Cyclic-symmetry modal analysis#

Free-vibration modal analysis on a single base sector of an \(N\)-fold cyclically-symmetric rotor. Driven by CyclicModel.solve_modal.

Algorithm#

For a rotor of \(N\) identical sectors, the global spectrum decomposes per harmonic index \(k \in \{0, 1, \ldots, N/2\}\) (Thomas 1979; Wildheim 1979). Each harmonic produces a reduced complex-Hermitian sub-problem on the base sector

(1)#\[\mathbf{K}_k\, \boldsymbol{\phi}_k = \omega^{2}\, \mathbf{M}_k\, \boldsymbol{\phi}_k,\]

with the cyclic boundary condition \(\mathbf{u}_\text{high} = e^{\imath\, k\, \alpha}\, \mathbf{R}(\alpha)\, \mathbf{u}_\text{low}\), \(\alpha = 2\pi / N\).

femorph-solver applies the Grimes–Lewis–Simon (1994) real 2n-augmentation to recast each complex-Hermitian sub-problem as a real-symmetric problem of doubled size:

\[\begin{split}\tilde{\mathbf{K}}_{k} = \begin{bmatrix} \mathrm{Re}(\mathbf{K}_{k}) & -\mathrm{Im}(\mathbf{K}_{k}) \\ \mathrm{Im}(\mathbf{K}_{k}) & \mathrm{Re}(\mathbf{K}_{k}) \end{bmatrix}, \qquad \tilde{\mathbf{M}}_{k} = \cdots,\end{split}\]

then dispatches to the same shift-invert Lanczos pipeline as the Modal analysis solver. Each eigenvalue appears with multiplicity 2 in the augmented problem; the eigenvectors recombine into a complex pair on the way out.

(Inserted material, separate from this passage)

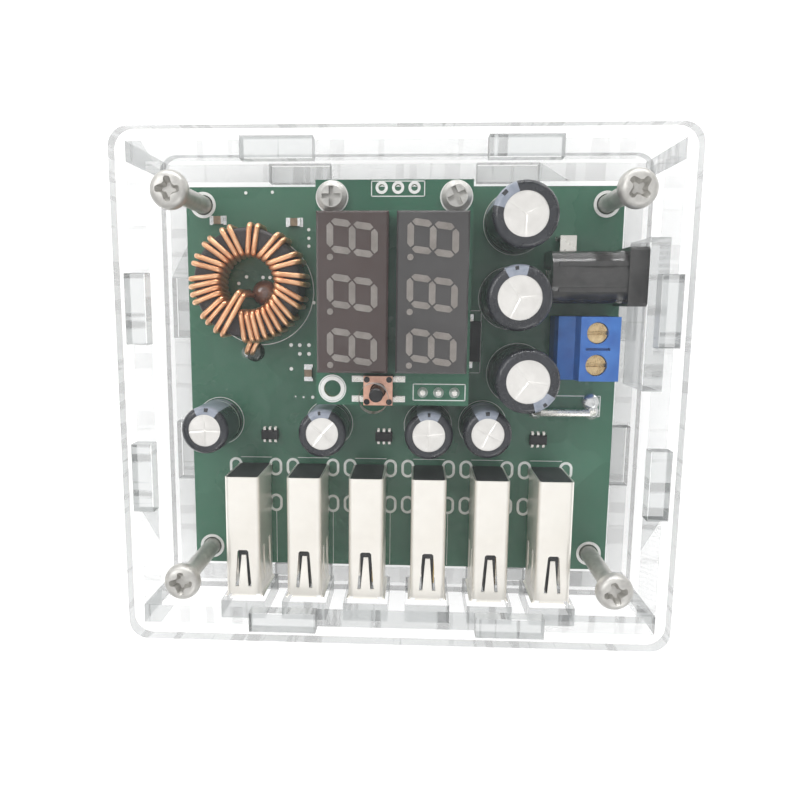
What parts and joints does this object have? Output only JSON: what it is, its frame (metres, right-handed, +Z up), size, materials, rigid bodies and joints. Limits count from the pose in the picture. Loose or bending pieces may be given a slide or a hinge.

For \(k = 0\) and (when \(N\) is even) \(k = N/2\) the imaginary block is identically zero and the augmentation collapses to two copies of the same real eigenvalue. For \(0 < k < N/2\) the two halves form a travelling-wave pair — the real / imaginary parts of \(\boldsymbol{\phi}_k\) are 90°-shifted snapshots of a wave travelling around the rotor’s circumference.

Public API#

The high-level entry is CyclicModel.solve_modal on a CyclicModel wrapper around a single-sector Model:

from femorph_solver import CyclicModel
cm = CyclicModel.wrap(model, n_sectors=N)         # auto-detects faces
# ... or pass explicit pre-paired indices:
# cm = CyclicModel.wrap(model, low_face=low, high_face=high, n_sectors=N)
results = cm.solve_modal(n_modes=10)              # one per harmonic

Or load a CDB deck directly:

cm = CyclicModel.from_cdb("rotor_sector.cdb")
results = cm.solve_modal(n_modes=10)

For low-level use (when you already hold K / M and DOF-indexed face arrays), call solve_cyclic directly.

n_sectors — number of sectors \(N\).
harmonic_indices — defaults to all of \(0, 1, \ldots, N/2\).
Returns one CyclicModalResult per harmonic index, each carrying omega_sq, frequency, complex mode_shapes on the base sector, and the harmonic_index metadata.

Verification cross-references#

Cyclic-symmetry modal on a rotor sector — 4-sector annular sector full sweep.
Cyclic-symmetry modal sweep — annular disk — 12-sector annular disk, lowest mode per harmonic.
Cyclic-symmetry travelling-wave pair — bladed rotor — 16-blade rotor, travelling-wave pair render.
Cyclic-symmetry mode family across every harmonic — 4×2 viewport grid of the disk mode family classified by harmonic index.

Implementation: femorph_solver.solvers.cyclic.

References#

Thomas, D. L. (1979) “Dynamics of rotationally periodic structures,” Journal of Sound and Vibration 66 (4), 585–597.
Wildheim, S. J. (1979) “Vibrations of rotationally periodic structures,” Ph.D. dissertation, Linköping University.
Grimes, R. G., Lewis, J. G. and Simon, H. D. (1994) “A shifted block Lanczos algorithm for solving sparse symmetric generalized eigenproblems,” SIAM J. Matrix Analysis and Applications 15 (1), 228–272 (real 2n augmentation).
Bathe, K.-J. (2014) Finite Element Procedures, 2nd ed., §10.3.4 (cyclic-symmetry modal).
Crandall, S. H. and Mark, W. D. (1963) Random Vibration in Mechanical Systems, Academic Press, §3.5 (travelling- wave / standing-wave decomposition).
Singh, M. P. and Vakakis, A. F. (1993) “On the dynamics of cyclic-symmetric structures,” Mechanism and Machine Theory 28 (5), 627–637 (mode classification by harmonic index).